Weaving Primary and Secondary Evidence
The strongest historical writing weaves secondary and primary evidence together seamlessly. Secondary sources provide the framework, the context, and the scholarly conversation. Primary sources provide the original insights, the concrete details, and the supporting evidence. A paragraph in a research paper might start with a secondary source establishing a general context: "Historians agree that the automobile fundamentally restructured American courtship rituals in the 1920s." It would then support this claim with a primary source: "A letter from a young woman in Muncie, Indiana, in 1928 supports this, stating that the automobile gave couples a privacy previously impossible under the watchful eyes of parents." The secondary source provides the argument; the primary source provides the proof and the texture. The researcher's own voice is the glue that binds them together.

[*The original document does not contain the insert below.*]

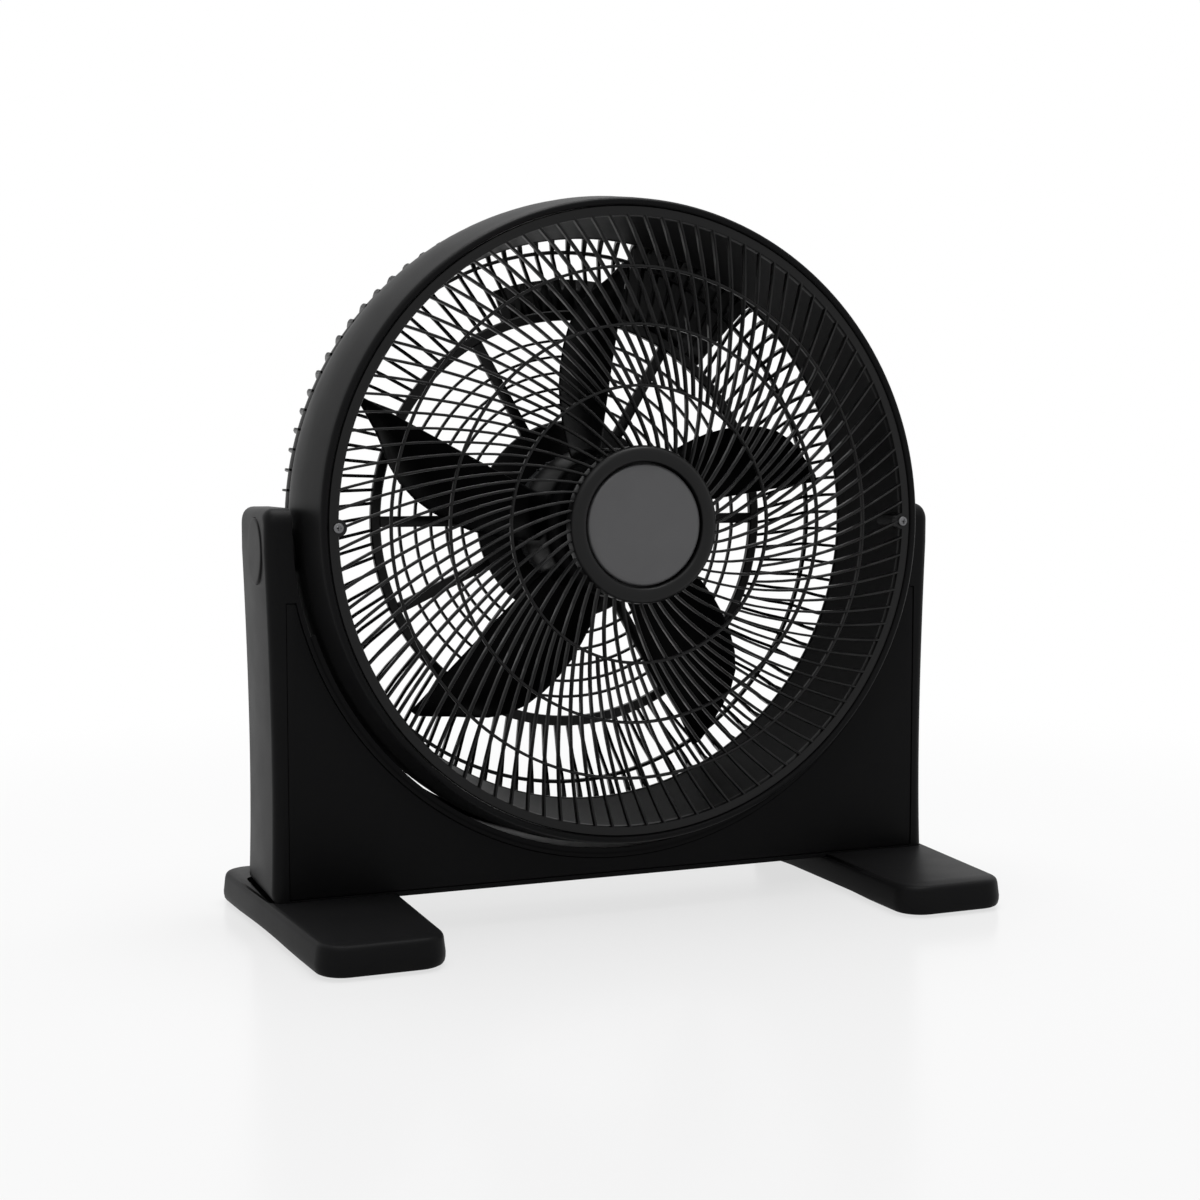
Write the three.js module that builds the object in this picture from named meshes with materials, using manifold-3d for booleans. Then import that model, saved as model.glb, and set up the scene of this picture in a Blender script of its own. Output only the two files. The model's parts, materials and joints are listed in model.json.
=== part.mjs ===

Conclusion: Becoming a Scholar-Navigator
The history of transportation technologies is far too vast and complex for any single person to master solely through primary sources. The library of unread primary documents is virtually infinite. Without secondary sources, a researcher is like a sailor in a vast archipelago without a map, able to visit individual islands but never seeing the shape of the continent. Secondary sources are those essential maps and navigational charts. They are not perfect; they go out of date, they reflect the biases of their cartographers, and they often disagree with each other. But they provide the essential orientation needed to make sense of the immense landscape of primary evidence. By approaching these works with critical rigor, by triangulating across conflicting interpretations, and by actively synthesizing what you read into your own arguments, you join the ongoing, dynamic conversation about how the technologies of movement have fundamentally shaped our world. You move from being a tourist in the past to being a scholar-navigator, capable of charting new courses through the archives for others to follow.